When installing tank fittings it is critically important that you don't get any teflon tape or pipe dope residue into the tank. If you look close you'll see that I have wiped on the thread sealant and then cleaned the first two threads. Doing this prevents getting pipe dope into the fuel tank.
Teflon tape is verboten in fuel systems. I suspect this advisory from Racor and others is more for the common denominator factor than anything else. I suspect it could very well be used, if applied, correctly, but I still don't use it in fuel systems, just dope.
Thread Sealant & Fittings
My preferred thread sealant for diesel or #2 oil is Hercules Megaloc. It is diesel rated and works very, very well and also cleans up easily. It also never fully hardens which makes slight fitting adjustments in the future doable without losing the thread sealing properties. Hercules Megaloc is available at most any good plumbing supply house but there are many diesel/#2 rated thread sealants on the market. The key is to use them correctly and not be sloppy.
Tap To Clean Threads
With luck any aluminum tank you buy will have been properly pressure tested at the manufacture before delivery. Aluminum is soft and thus the plugs used for pressure testing tend to be harder than the aluminum and can bugger up the threads slightly.

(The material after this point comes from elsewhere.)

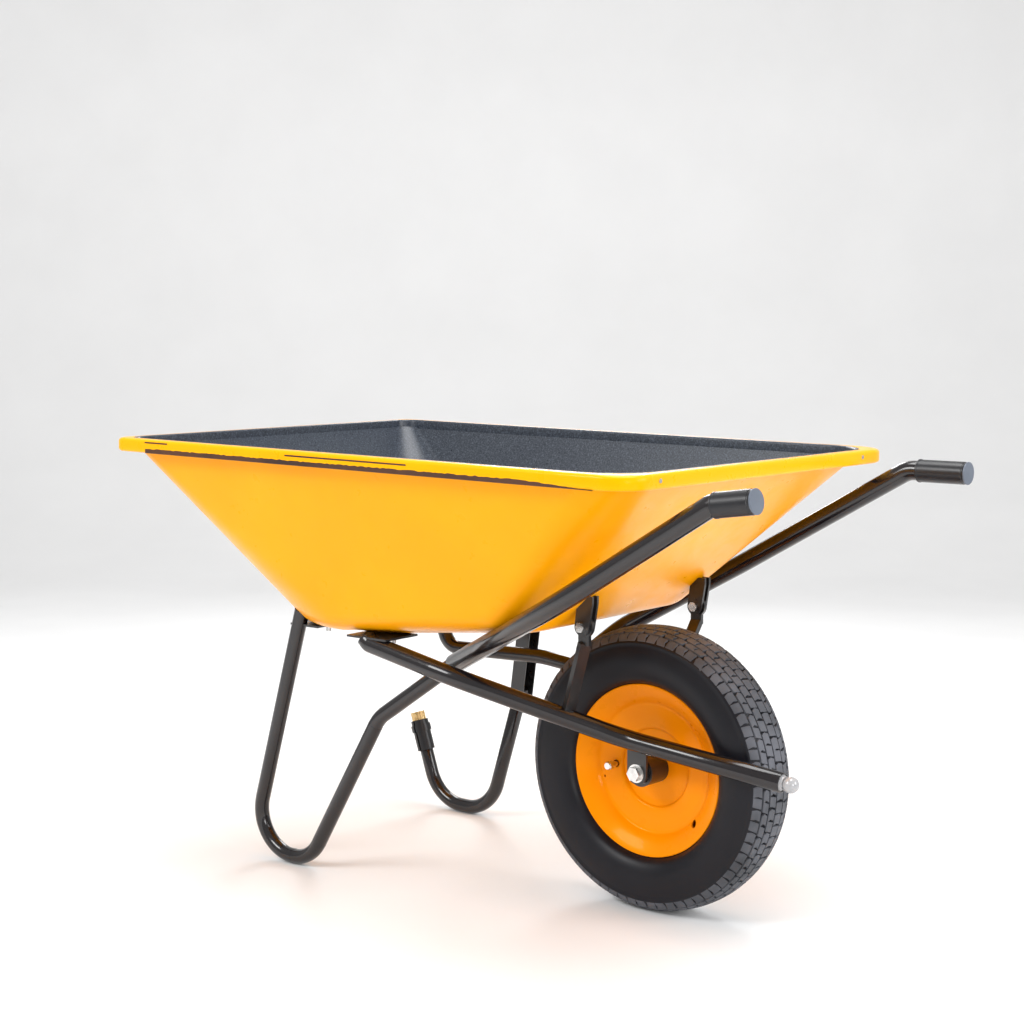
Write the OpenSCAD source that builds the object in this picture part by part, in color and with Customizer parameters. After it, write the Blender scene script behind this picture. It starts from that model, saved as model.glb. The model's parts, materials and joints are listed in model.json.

For safety's sake I always chase aluminum threads before installing fittings into an aluminum tank. You will need an NPT tap to match the tank tapping threads for this task. Don't go crazy all you want to do is make sure they are smooth and free oil, debris or shavings. These tappings were all 3/8 X 18 NPT. After you chase and clean the tappings you'll then want to vacuum out the inside of the tank.
In this picture all the tank fittings have been installed and any pipe dope residue wiped clean.
For future reference, or a future owner, I labeled the tappings on both the face of the tank and the top with a label maker. I also had wrote with a fine point Sharpie marker under the labels just in case.
Installing The New Tank
On the CS-36T the tank runs port to starboard behind the engine and under the cockpit. Because of this the engine must be removed to replace the tank. Removing the gear box and using a block and tackle, AKA main sheet, in the companionway made this an easy task. I simply set the engine in the galley on boat yard blocs while waiting for the new tank.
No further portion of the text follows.